The only problem with that is if the sport had continued its 1950s/"October Sky" direction from the days of Sputnik and into the space-obsessed Sixties, there would have been a huge number of additional kids, most not really all that competent, mixing up propellant in their basements and producing mushroom clouds in their garages.

Which mainly would have resulted in a lot of additional laws and regulations (think CA rocketry laws on steroids) all over the country and for most of us the only rockets we would have gotten to launch would have been water-bottle rockets.

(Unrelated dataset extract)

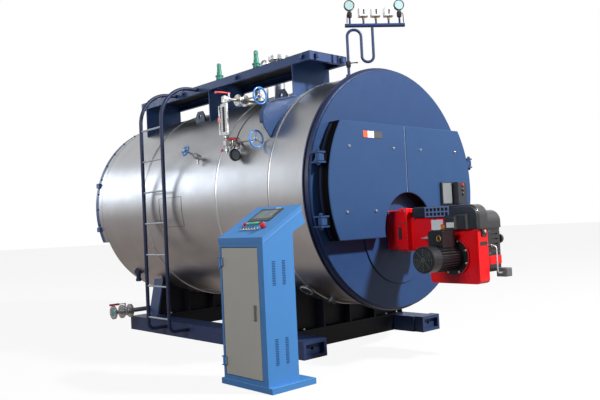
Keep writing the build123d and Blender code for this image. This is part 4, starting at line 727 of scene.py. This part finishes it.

It's probably better that HPR and EX did not make major advancements until the 1980s or so, by which time most of the goofy kids from the Sixties were in their 30s or so and their first instinct in terms of building a rocket was not to go down to the basement and try to mix 5 pounds of propellant in Mom's fondue kit.

It's probably better that that subdivision of the sport developed when the majority of people taking it up for the first time were likely to be adults who had had some interest in the subject matter for a good number of years.


During the earliest and most formative days of my rocketry interest my father gave me two books:
Rocket Manual For Amateurs by Capt. Bertrand R. Brimley
Handbook of Model Rocketry by G. Harry Stine

I credit the fact that I still have both eyes, ten fingers and at least some of my original hair to the fact that one book was more influential than the other in terms of guiding the ultimate direction my creative endeavours took.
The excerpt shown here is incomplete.